Comment by joseda-hg

5 months ago

It (CC) does have a /models command, you can still decide to route everything to Opus if you just want to burn tokens I guess it's not default so most wouldn't, but still, people willing to go to a third party client are more likely that kind of power user anyway

They still have the total consumption under their control (*bar prompt caching and other specific optimizations) where in the past they even had different quotas per model, it shouldn't cost them more money, just be a worse/different service I guess

4 comments

joseda-hg

skeledrew 5 months ago

> it shouldn't cost them more money

As things are currently, better models mean bigger models that take more storage+RAM+CPU, or just spend more time processing a request. All this translates to higher costs, and may be mitigated by particular configs triggered by knowledge that a given client, providing particular guarantees, is on the other side.

joseda-hg 5 months ago
That’s kind of the point. Even if users can choose which model to use (and apparently the default is the largest one), they could still say (For roughly the same cost): your Opus quota is X, your Haiku quota is Y, go ham. We’ll throttle you when you hit the limit.
- skeledrew 5 months ago
  
  But they don't want the subscription to be quota'd like that. The API automatically does that though, as different models use different amounts of tokens when generating responses, and the billing is per token.
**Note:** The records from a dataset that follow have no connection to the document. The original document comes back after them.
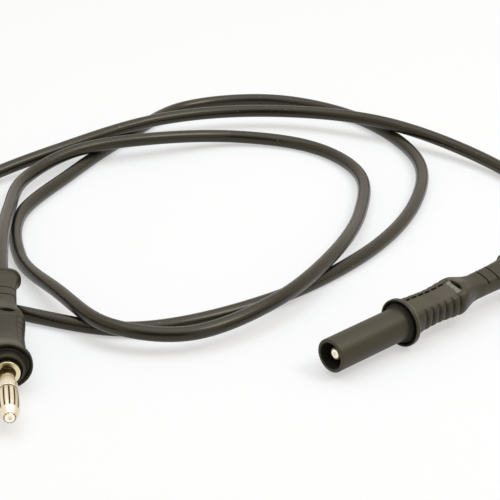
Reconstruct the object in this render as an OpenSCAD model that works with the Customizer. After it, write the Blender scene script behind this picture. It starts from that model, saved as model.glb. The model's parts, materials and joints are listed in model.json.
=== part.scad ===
// Black 4 mm test lead in a loose double loop, with a sprung banana plug on one end
// and a sleeved safety plug on the other. Millimetres, +Z up, floor at z = 0.
// The origin is on the floor, under the middle of the box round the two plugs.
// Each plug is drawn along its own X axis: 0 is the front face of the finger flange,
// the contact points to -X and the cable leaves at +X. Then it is laid in its place.

/* [Cable] */
// Outside diameter of the cable
cable_d = 3.5; // [3.2:0.1:3.6]
// Diameter of the stranded core
core_d = 1.6; // [1.2:0.1:1.7]
// Distance from the flange to the end of the stripped jacket
strip_at = 13; // [12:0.5:15]

/* [Grip] */
// Length from the flange's front face to the end of the boot
grip_l = 39.5; // [38:0.5:43]
// Diameter of the finger flange
flange_d = 11.4; // [11:0.1:12.4]
// Thickness of the finger flange
flange_t = 1.1; // [1:0.1:1.4]
// Diameter of the recess in the flange's front face
recess_d = 9.9; // [9.6:0.1:10.2]
// Depth of that recess
recess_l = 0.75; // [0.6:0.05:0.85]
// Width just behind the flange
front_w = 9.6; // [9.2:0.1:10]
// Width at the waist, between finger and thumb
waist_w = 8.5; // [8.2:0.1:9]
// Width at the shoulder
shoulder_w = 9.4; // [9.1:0.1:10]
// Width at the neck
neck_w = 6.2; // [5.8:0.1:6.8]
// Width of the boot's end lip
boot_w = 9.2; // [8.6:0.1:9.8]
// Height of the boot's end lip
boot_h = 6.6; // [6.2:0.1:7.2]
// Thickness of that lip
boot_lip_t = 1; // [0.8:0.1:1.4]
// Width of the flat top panel
panel_w = 4.5; // [4:0.1:5]
// Depth of the panel below the ribs' edge
panel_sunk = 0.14; // [0.06:0.02:0.2]
// Height of the front above the plug's axis
front_top = 4.2; // [4:0.05:4.4]
// Depth of the front below the axis
front_under = 3.4; // [3.2:0.05:3.7]
// Height of the waist above the axis
waist_top = 3.6; // [3.4:0.05:3.8]
// Depth of the waist below the axis
waist_under = 2.9; // [2.8:0.05:3.2]
// Height of the panel's end above the axis
panel_top = 3.95; // [3.8:0.05:4.2]
// Height of the dome behind the slot above the axis
dome_top = 4.15; // [4:0.05:4.5]
// Depth of the shoulder below the axis
shoulder_under = 3.45; // [3.2:0.05:3.8]
// Height of the neck above the axis
neck_top = 2.9; // [2.6:0.05:3.2]
// Depth of the neck below the axis
neck_under = 2.3; // [2.2:0.05:2.6]

/* [Ribs] */
// Distance from the flange to the first side groove
rib_first = 4.8; // [4.4:0.1:5.2]
// Pitch of the side grooves
rib_pitch = 2.25; // [2.1:0.05:2.35]
// Number of side grooves
rib_count = 6; // [4:1:6]
// Width of one groove
rib_w = 1.5; // [1.1:0.1:1.7]
// Depth of one groove
rib_depth = 0.4; // [0.2:0.02:0.5]

/* [Top slot] */
// Distance from the flange to the slot behind the panel
slot_at = 18; // [17.6:0.1:18.4]
// Length of the slot across the grip
slot_l = 3.7; // [3.3:0.1:4.2]
// Width of the slot at its middle
slot_w = 1.1; // [0.8:0.1:1.3]
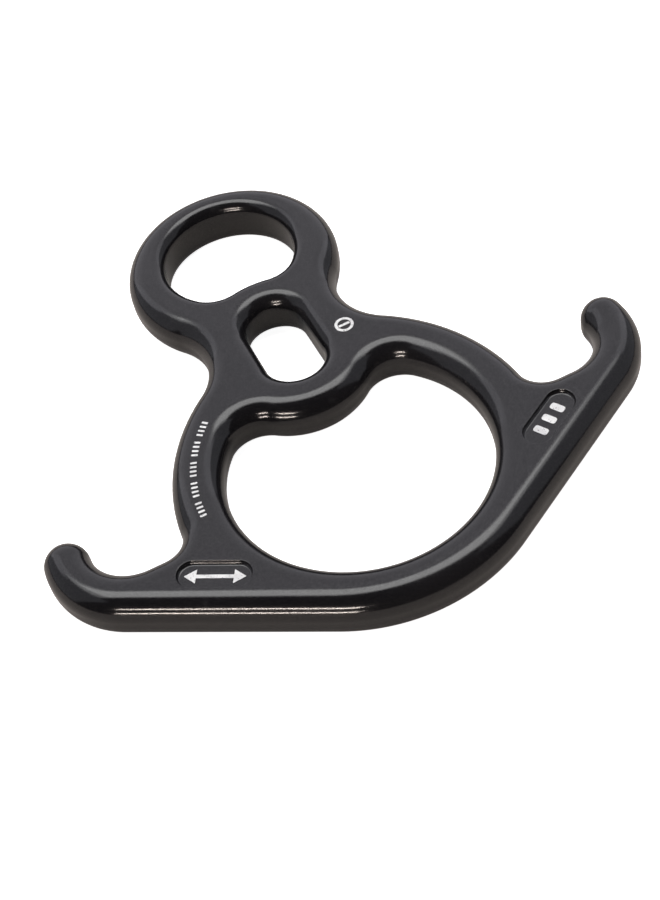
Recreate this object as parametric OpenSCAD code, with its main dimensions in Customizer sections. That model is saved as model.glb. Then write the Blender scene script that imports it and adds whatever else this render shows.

And quite literally is having the user account for the actual costs of usage, which is the thing said users are trying to avoid, on their own terms, and getting upset about when they aren't.

ac29 5 months ago

> It (CC) does have a /models command, you can still decide to route everything to Opus if you just want to burn tokens I guess it's not default so most wouldn't

Opus is claude code's default model as of sometime recently (around Opus 4.6?)